The Division of Advice found that Blue Hills:
  • Was a Burns successor because:
    • it continued Kindred's business in substantially the same form; and
    • most of its workforce had been previously employed by Kindred.
  • Was not, under Spruce Up, a "perfectly clear" successor that would be required to bargain with the union before setting initial terms, since:
    • Blue Hills announced its intention to change the RNs' roles and employment terms before taking over operations; and
    • the Teamsters were aware of Blue Hills' planned changes and did not challenge them.
  • Lawfully modified the RNs' job responsibilities without bargaining, including by assigning supervisory tasks and responsibilities. Since it was not a "perfectly clear" successor, Blue Hills had the right to set these initial terms without violating Section 8(a)(1) and (5) of the NLRA.

Practical Implications

Advice memoranda are not binding precedent on the panel (Board) heading the judicial functions of the NLRB. However, this advice memorandum provides guidance to employers about how the General Counsel's office will evaluate charges concerning a successor setting employment terms without collectively bargaining with the union that represented its predecessor's employees.

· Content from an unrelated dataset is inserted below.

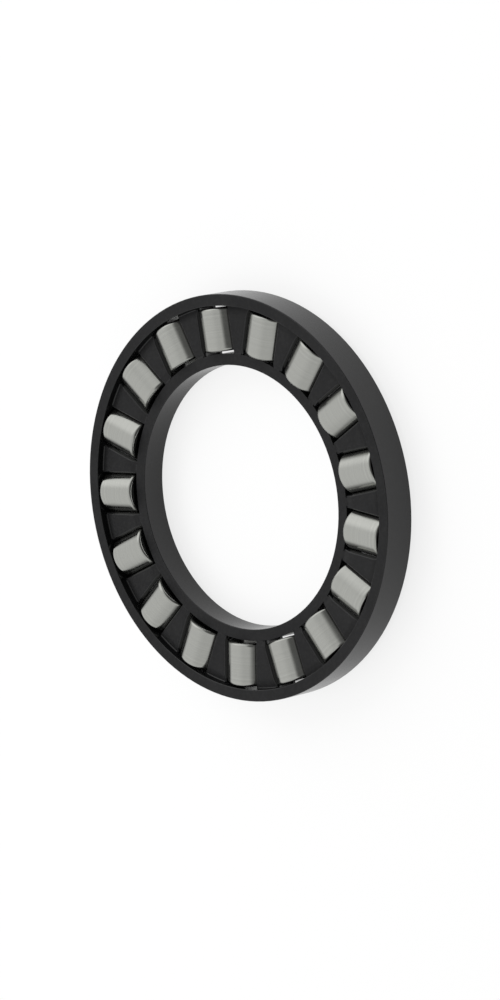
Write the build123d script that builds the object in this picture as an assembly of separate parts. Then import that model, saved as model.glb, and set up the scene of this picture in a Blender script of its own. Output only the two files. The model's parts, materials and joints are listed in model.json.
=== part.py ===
from build123d import *
from math import cos, radians, sin, sqrt
import os

# Thrust roller and cage assembly, in millimetres.
#
# A moulded ring cage holds seventeen cylindrical rollers in radial pockets. The origin is on the
# ring's axis, in the plane of the roller axes, which is halfway between the two raceways that the
# rollers run on. +Z points out of the face that the rollers are snapped in from. The first roller
# lies towards -Y and the next ones follow counter-clockwise, seen from +Z.

# Rollers
roller_count = 17
roller_diameter = 5.0
roller_length = 5.0
roller_end_round = 0.35

# Cage, from the bore outwards. The outside diameter comes to 46.5.
bore_diameter = 30.2
hub_wall = 1.3
rim_wall = 1.35

# How far the rollers stand out past each face of the cage
rim_front_setback = 0.15
rim_back_setback = 0.85
hub_setback = 1.0
web_step = 0.08

# Pockets
seat_clearance = 0.10
roller_end_gap = 0.25
mouth_round = 0.50
mouth_turn = 78
relief_length = 0.45
relief_margin = 0.17

# Edges
rim_edge_round = 0.12
rim_lip_round = 0.12
hub_edge_round = 0.10
hub_slope = 0.25
foot_fillet = 0.20

first_roller_angle = -90

# Radii, from the ring's axis
bore_radius = bore_diameter / 2
hub_radius = bore_radius + hub_wall
pitch_radius = hub_radius + roller_end_gap + roller_length / 2
rim_inner_radius = pitch_radius + roller_length / 2 + roller_end_gap
outer_radius = rim_inner_radius + rim_wall

# Heights, from the plane of the roller axes
roller_radius = roller_diameter / 2
rim_front = roller_radius - rim_front_setback
rim_back = rim_back_setback - roller_radius
hub_front = roller_radius - hub_setback
hub_back = -hub_front
web_front = hub_front - web_step
web_back = hub_back

# The seat wraps the roller past its widest line on both faces of the web, so that the roller has to
# be snapped in past the narrow mouth and can't fall out.
seat_radius = roller_radius + seat_clearance
throat_half_width = sqrt(seat_radius**2 - web_front**2)
mouth_half_width = throat_half_width + mouth_round * (1 - cos(radians(mouth_turn)))
relief_half_width = throat_half_width + relief_margin

# How far a cutting tool reaches past the face that it cuts
overrun = 1.0


def ring_blank():
    """The cage before its pockets are cut: hub, web disc and rim in one turned section."""
    # The outline starts at the back of the bore and goes round the front.
    outline = Polyline(
        (bore_radius, 0, hub_back),
        (bore_radius, 0, hub_front),
        (hub_radius, 0, hub_front),
        (hub_radius + hub_slope, 0, web_front),
        (rim_inner_radius, 0, web_front),
        (rim_inner_radius, 0, rim_front),
        (outer_radius, 0, rim_front),
        (outer_radius, 0, rim_back),
        (rim_inner_radius, 0, rim_back),
        (rim_inner_radius, 0, web_back),
        close=True,
    )
    section = make_face(outline)

    def corner(radius, height):
        at = Vector(radius, 0, height)
        return section.vertices().sort_by_distance(at)[0]

    section = fillet([corner(bore_radius, hub_back), corner(bore_radius, hub_front)], hub_edge_round)
    section = fillet([corner(outer_radius, rim_back), corner(outer_radius, rim_front)], rim_edge_round)
    section = fillet(corner(rim_inner_radius, rim_front), rim_lip_round)
    section = fillet(corner(rim_inner_radius, web_front), foot_fillet)
    return revolve(section, Axis.Z)


def pocket_cutter():
    """What one pocket takes out of the blank, for a roller whose axis lies along +X."""
    # The seat and its mouth are one outline, drawn across the roller's axis. The mouth's two lips are
    # rounded, so that a roller slides in over them.
    seat = Circle(seat_radius)
    lip_middle = throat_half_width + mouth_round
    lip_height = web_front - mouth_round * sin(radians(mouth_turn))
    above = rim_front + overrun
    right_lip = CenterArc((lip_middle, lip_height), mouth_round, 180, -mouth_turn)
    left_lip = CenterArc((-lip_middle, lip_height), mouth_round, mouth_turn, -mouth_turn)
    sides = Polyline(right_lip @ 1, (mouth_half_width, above), (-mouth_half_width, above), left_lip @ 0)
    mouth = make_face([right_lip, sides, left_lip, Line(left_lip @ 1, right_lip @ 0)])
    across = Plane(origin=(0, 0, 0), x_dir=(0, 1, 0), z_dir=(1, 0, 0))
    pocket = extrude(across * (seat + mouth), outer_radius)

    # A straight slot at each end of the pocket runs clear through the web.
    slot_height = rim_front - web_back + 2 * overrun
    slot_middle = (rim_front + web_back) / 2
    slot = Box(relief_length + overrun, 2 * relief_half_width, slot_height)
    inner_slot = Pos(hub_radius + (relief_length - overrun) / 2, 0, slot_middle) * slot
    outer_slot = Pos(rim_inner_radius - (relief_length - overrun) / 2, 0, slot_middle) * slot

    # The pocket ends on the round walls of the hub and the rim, which stay whole.
    reach = 2 * (outer_radius + overrun)
    between_walls = Cylinder(rim_inner_radius, reach) - Cylinder(hub_radius, reach)
    return (pocket + inner_slot + outer_slot) & between_walls


def make_cage(angles):
    """The moulded ring with a pocket at each of the angles."""
    cutter = pocket_cutter()
    return ring_blank() - [Rot(0, 0, angle) * cutter for angle in angles]


def make_roller(angle):
    """One ground roller with rounded ends, in its pocket."""
    roller = Cylinder(roller_radius, roller_length)
    roller = fillet(roller.edges().filter_by(GeomType.CIRCLE), roller_end_round)
    return Rot(0, 0, angle) * Pos(pitch_radius, 0, 0) * Rot(0, 90, 0) * roller


def write(name, solid):
    solid.label = name
    export_step(solid, os.path.join("parts", name + ".step"))


def main():
    os.makedirs("parts", exist_ok=True)
    step = 360 / roller_count
    angles = [first_roller_angle + step * number for number in range(roller_count)]
    write("cage", make_cage(angles))
    for number, angle in enumerate(angles, start=1):
        write(f"roller_{number:02d}", make_roller(angle))


main()
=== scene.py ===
"""Dresses a thrust roller and cage assembly: a moulded ring cage and its ground steel rollers."""

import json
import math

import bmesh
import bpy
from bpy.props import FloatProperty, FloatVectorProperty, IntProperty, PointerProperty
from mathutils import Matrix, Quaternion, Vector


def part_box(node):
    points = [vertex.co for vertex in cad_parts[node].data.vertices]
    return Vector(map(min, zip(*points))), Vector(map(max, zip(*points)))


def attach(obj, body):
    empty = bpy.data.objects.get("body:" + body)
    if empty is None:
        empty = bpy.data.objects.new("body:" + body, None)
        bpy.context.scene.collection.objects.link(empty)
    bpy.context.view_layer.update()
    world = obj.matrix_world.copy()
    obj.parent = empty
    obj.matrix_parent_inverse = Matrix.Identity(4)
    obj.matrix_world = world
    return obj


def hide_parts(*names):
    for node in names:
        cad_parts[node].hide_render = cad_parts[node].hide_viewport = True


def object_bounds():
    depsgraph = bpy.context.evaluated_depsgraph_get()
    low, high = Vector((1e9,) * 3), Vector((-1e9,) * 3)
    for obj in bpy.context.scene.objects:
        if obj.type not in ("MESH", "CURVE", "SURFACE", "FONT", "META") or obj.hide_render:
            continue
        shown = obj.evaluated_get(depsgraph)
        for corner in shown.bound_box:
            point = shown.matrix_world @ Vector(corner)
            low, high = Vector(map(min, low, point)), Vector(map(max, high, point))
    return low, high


bl_info = {
    "name": "Thrust roller cage looks",
    "version": (1, 0, 0),
    "blender": (4, 5, 0),
    "location": "3D View > Sidebar > Roller cage",
    "description": "Finishes a thrust roller and cage assembly and sets up its studio",
    "category": "Object",
}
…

The General Counsel's office noted that it has recently taken the position that the panel (Board) heading the NLRB's judicial functions should reconsider the holding of Spruce Up. In particular, the General Counsel would urge the Board not to require counsels for the NLRB General Counsel to prove that a putative "perfectly clear" successor engaged or failed to engage in any particular actions for it to inure heightened bargaining obligations and lose its rights under Burns to unilaterally set initial terms. This would seem to be call to replace Spruce Up's "perfectly clear successor" factors with an open-ended, unweighted "perfectly clear successor in the circumstances" test.